Ведьма (Мишле) - страница 89


Ян Лейденский. Сожжение ведьм в Амстердаме

Один из приемов Луизы состоял в том, чтобы терроризировать суд. Она вдруг заявляет: «Я вижу колдунов». И каждый дрожит, думая, что речь идет о нем.

Из Сен-Бома она победоносно протягивает свою руку до Марселя. Фламандский заклинатель, упавший до странной роли секретаря и поверенного дьявола, пишет под ее диктовку пять писем: марсельским капуцинам, дабы они понудили Гоффриди раскаяться; тем же капуцинам, дабы они задержали его, связали епитрахилью и держали пленником в доме, ею указанном; несколько писем умеренным, Катарине де Франс и доктринариям, которые сами выступили против нее. В конце концов, эта разнузданная, вышедшая из всех пределов женщина оскорбляет собственную игуменью: «Уезжая, вы мне советовали быть смиренной и послушной. Советую вам то же самое!»

Веррин, дьявол Луизы, демон воздуха и ветра, подсказывал ей безумные, легкомысленные, безмерно горделивые слова, оскорбляя друзей и недругов, самую инквизицию. Однажды она высмеяла Микаэлиса, который в Эксе напрасно теряет время, проповедуя в пустыне, тогда как ее приходит слушать в Сен-Бом весь мир. «Ты проповедуешь, Микаэлис, это правда, но толку от этого мало. А Луиза, ничему не учившаяся, постигла сущность совершенства».

Мысль, что она сломила Мадлену, наполняла ее дикой радостью. Одно ее слово произвело большее впечатление, чем сотня проповедей, слово варварское: «Ты будешь сожжена» (1 дек.). Растерявшаяся девушка говорила с тех пор все, что хотела та, и подло поддакивала ей.

Она унизилась перед всеми, просила прощения у матери, у Ромильона, у собрания, у Луизы. Если верить словам последней, оробевшая девушка отвела ее в сторону и умоляла пожалеть, не слишком ее мучить.

А та, нежная, как скала, милосердная, как камень, поняла, что соперница в ее руках, что она может делать с ней все, что захочет. Она завладела ею, подчинила, ошеломила ее, отняла у нее то немногое самосознание, которое оставалось у нее. Девушка снова была околдована. На этот раз в противоположность чарам Гоффриди — страхом. Несчастную, униженную девушку мучили, подвергали утонченным страданиям, желая заставить ее обвинить, убить того, кого она еще любила.

Если бы Мадлена устояла, Гоффриди был бы спасен. Все были настроены против Луизы.

Даже Микаэлис, затменный ею как проповедник, третируемый ею свысока, сделал бы все, чтобы не дать ей восторжествовать.
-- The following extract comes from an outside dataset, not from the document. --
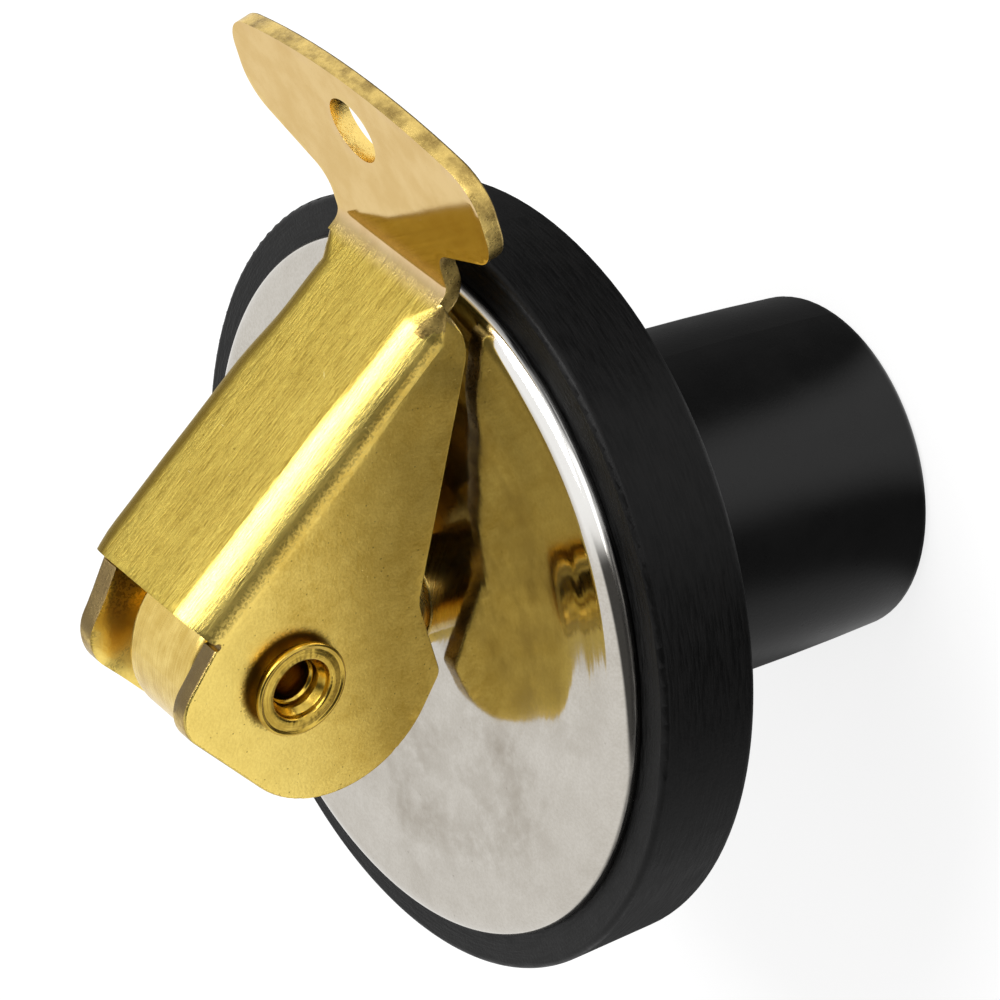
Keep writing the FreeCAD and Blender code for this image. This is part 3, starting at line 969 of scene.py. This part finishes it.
class Part:
    """One sub-assembly of the plug, made of nodes and pieces that ride on the bodies."""

    def dress(self) -> None:
        """Gives each node its finish, and builds the pieces that stand for nodes."""
        raise NotImplementedError

    @staticmethod
    def paint(node: str, *materials: bpy.types.Material) -> None:
        """Puts materials into a node's slots.

        Args:
            node: The node's name.
            materials: The material of each slot.
        """
        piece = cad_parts[node]
        piece.data.materials.clear()
        for material in materials:
            piece.data.materials.append(material)
        log.info("%s: %s", node, ", ".join(material.name for material in materials))

    @staticmethod
    def stand_in(mesh: bpy.types.Mesh, node: str, body: str, slot: str,
                 *materials: bpy.types.Material) -> bpy.types.Object:
        """Shows a mesh in the place of a node.

        Args:
            mesh: The mesh, in the row frame.
            node: The node that it stands for.
            body: The body that it rides on.
            slot: The record's material slot; not used.
            materials: The material of each of its own slots.

        Returns:
            The new piece.
        """
        piece = bpy.data.objects.new(mesh.name, mesh)
        bpy.context.scene.collection.objects.link(piece)
        for material in materials:
            mesh.materials.append(material)
        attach(piece, body)
        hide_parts(node)
        log.info("%s: %d faces, in place of %s", mesh.name, len(mesh.polygons), node)
        return piece


@dataclass
class FoldedLever(Part):
    """The folded sheet, a little uneven as stamped and riveted, and the rivet it turns on.

    Lengths are in millimetres and angles in degrees. A pair of numbers is where a change starts
    and where it is full.
    """

    form: LeverForm = LeverForm()
    fold: float = 1.9
    web_offset: float = 7.55
    near_face: float = -4.295
    far_face: float = 5.545

    # Where tab and neck start, up the tab from its crease, and how squarely a cut edge looks out.
    tab_zone: float = 0.9
    neck_zone: float = -1.6
    edge_look: float = 0.6
    neck_edge_look: float = 0.5

    # The folds are rounder than drawn, and run out at the neck.
    near_fold_worn: float = 2.3
    far_fold_worn: float = 2.5
    fold_reach: float = 4.0
    folds_run_out: Span = (14.5, 10.5)

    # The far fold stands out from its cheek, and the far ear leans in.
    far_fold_spread: float = 0.70
    spread_from_middle: float = 0.6
    spread_to_depth: float = 5.5
    far_ear_lean: float = 0.75
    ear_start: float = -0.72
    ear_run: Span = (-1.6, 3.0)
    ear_depth: Span = (7.0, 3.2)
    ear_side: Span = (3.0, 4.4)

    # Stamping leaves the sheet a little uneven.
    unevenness: float = 0.012
    sway_size: float = 3.1
    lift_size: float = 2.6

    # How the mesh is cut and smoothed.
    edge_round: float = 0.05
    grid: float = 0.7
    grid_reach: Triple = (34.0, 24.0, 12.0)
    grid_tolerance: float = 1e-7
    merge: float = 0.002
    flat_angle: float = 0.4
    cut_angle: float = 50.0
    smooth_angle: float = 42.0

    # The rivet and the dents that rolling leaves in its heads.
    rivet_steps: int = 192
    crimp_depth: float = 0.02
    crimp_waves: float = 9.0
    crimp_band: Span = (1.6, 2.3)
    crimp_height: float = 0.6
    head_section: tuple[Span, ...] = (
        (1.15, -1.15), (1.15, -0.42), (1.18, -0.35), (1.26, -0.31), (1.31, -0.22), (1.32, 0.10),
        (1.36, 0.16), (1.57, 0.44), (1.60, 0.50), (1.63, 0.62), (1.66, 0.72), (1.71, 0.785),
        (1.80, 0.81), (2.02, 0.80), (2.22, 0.775), (2.28, 0.765), (2.32, 0.78), (2.36, 0.825),
        (2.41, 0.85), (2.47, 0.85), (2.53, 0.82), (2.567, 0.76), (2.575, 0.69), (2.57, 0.58),
        (2.54, 0.52), (2.48, 0.49), (2.15, 0.49), (2.15, 0.02), (2.12, 0.0), (1.9, 0.0),
    )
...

Город Марсель, со страхом видевший, как инквизиция протягивает к нему из Авиньона свои руки, готовясь выхватить марсельского уроженца, защищал Гоффриди. В особенности же епископ и капитул отстаивали своего священника. Они утверждали, что все — результат ревности исповедников, обычной ненависти монахов к белому духовенству. Доктринарии были не прочь положить конец этому делу. Они боялись шума. Многие из них были так опечалены этим событием, что хотели все бросить и покинуть общежитие. Негодовали и дамы, в особенности госпожа Либерта, жена вождя роялистов, предавшего Марсель в руки короля. Все плакали, жалея Гоффриди, все говорили что не кто другой, как дьявол, нападает на этого агнца Бога.